2. The story I am told about the Maritime Administration is that Superferry told the Maritime Administration that the State of Hawai’i was not going to require any environmental work to be done regarding Superferry operating in Hawaiian waters.
Skeptical of that story, the Maritime Administration told Superferry that they would have to provide a letter from the State of Hawai’i saying that Superferry did not have to perform any environmental assessment before a final decision on granting the loan guarantees would be made.
Superferry then turned around and told the State of Hawaii Department of Transporation that the Maritime Administration loans depended on the State not requiring an environmental assessment, which is not what the Maritime Administration said at all.
While saying that this information did not influence his decision, the Director of the Department of Transportation essentially confirmed that he understood the Maritime Administration to have made an exemption from preparing an EA a pre-condition on the loan guarantees.
If true, this version of the story would reveal Superferry to have manipulated the process to influence the Department of Transportation to exempt Superferry operations from being subject to a State environmental assessment.
Perhaps someone else knows more about this story.

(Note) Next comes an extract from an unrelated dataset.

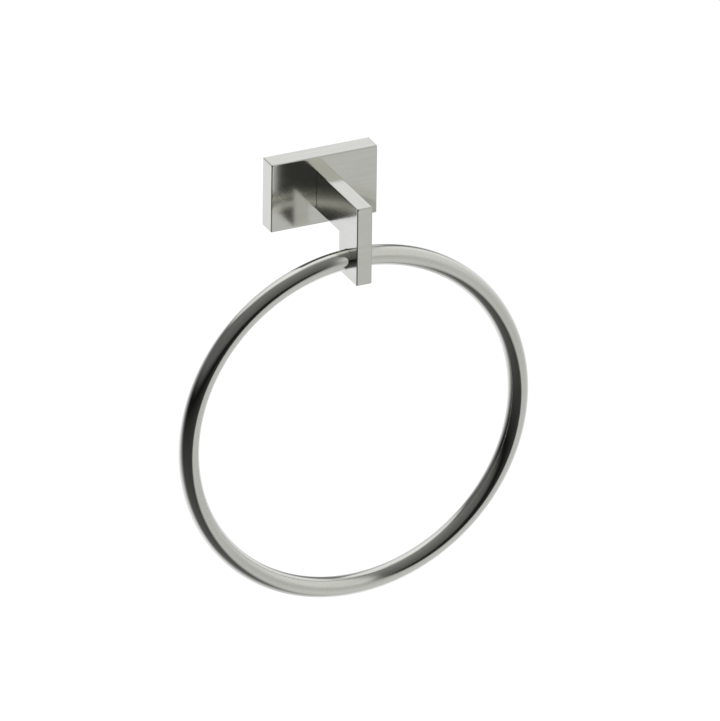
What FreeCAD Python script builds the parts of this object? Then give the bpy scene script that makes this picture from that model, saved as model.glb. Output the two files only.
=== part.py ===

3. Whether point 2 is true or not, what is true is that Superferry knew in 1975 that there was environmental litigation pending, i.e. the appeal from the Mau’i dismissal. The possibility existed back in 2005 that the Supreme Court would reverse the Mau’i court and find an EA to be required. Superferry chose to take that business risk. Their failure is a garden variety business failure that happens every day when companies are wrong in their risk assessment. Just because Superferry happens to be bigger than most business failures does not mean that they deserve special treatment not given to other businesses who make the wrong decision.
This history argues for the existing situation being in good part Superferry’s kuleana. After evading federal scrutiny of its environmental impacts, despite federal agency notice, and manipulating the state process to evade state requirements, Superferry finally got caught by the coalition that brought the Mau’i suit and the Hawai’i Supreme Court. If true as presented here, then Superferry has no one to blame but Superferry and asking the public to absorb Superferry’s environmental impacts after such a history is completely unfair.
4. The Governor and the Department of Transportation have unclean hands. The Governor and the Director of the Department of Transportation are responsible for the failure to make the correct decision regarding an environmental assessment. Now they want the Legislature to make it alright.
Let us be clear, however, that this legislative approach comes after the Governor tried to illegally use brute force and corrupted the law enforcement agencies at the Federal, State, and local level into joining in a plan that could have resulted in bloodshed in Kaua’i. Now the Governor wants to have a special session to break the rules legally.
Perhaps the Governor should answer a few questions first:
1. Given that the Supreme Court ruling, requiring preparation of an environmental assessment, triggered other portions of the law, such as the section requiring preparation of that assessment before any further operation by Superferry, and given that the Director of the Department of Transportation announced his opinion that Superferry could operate while preparing an environmental assessment, why did the Governor not request an opinion from the Attorney General to clarify the matter, rather than relying on the legal opinion of the Director of Transportation? Because she knew she would not like the Attorney General’s answer?
2. Given that there was at least a true difference of opinion on the legality of Superferry continuing to operate, why did the Governor risk Superferry acting in violation of the law, rather than requesting Superferry to stand down until the law was decided? Why was Superferry’s avoiding bankruptcy more important the her oath to uphold the law?
3. Given that there was at least a true difference of opinion on the legality of Superferry continuing to operate, why did the Governor put the lives of people on Kaua’i at risk to ensure Superferry’s continued operation?
4. Given that the Governor and the Director of Transportation were wrong on the law, does the Governor feel any remorse or urge to apologize to the people whose lives she put at risk?
5. Given that the Governor and the Director of Transportation were wrong on the law, does the Governor now realize that she was leading Federal, State, and local law enforcment into taking actions that would have made them all personally liable for every injurious act committed against those trying to actually enforce the law?
6. Given that the Governor responded to a legal ruling by marshalling law enforcement agencies to break the law, why should the Legislature follow her lead in deciding what the law should be?
As for the Legislature, how many dollars does a company have to lose through bad business decisions before they qualify for the law to be changed to save them from their own mistakes?
These are a few preliminary thoughts about a special session. I am sure the creative juices flowing through the throngs rejoicing at the Mau’i ruling will come up with many more.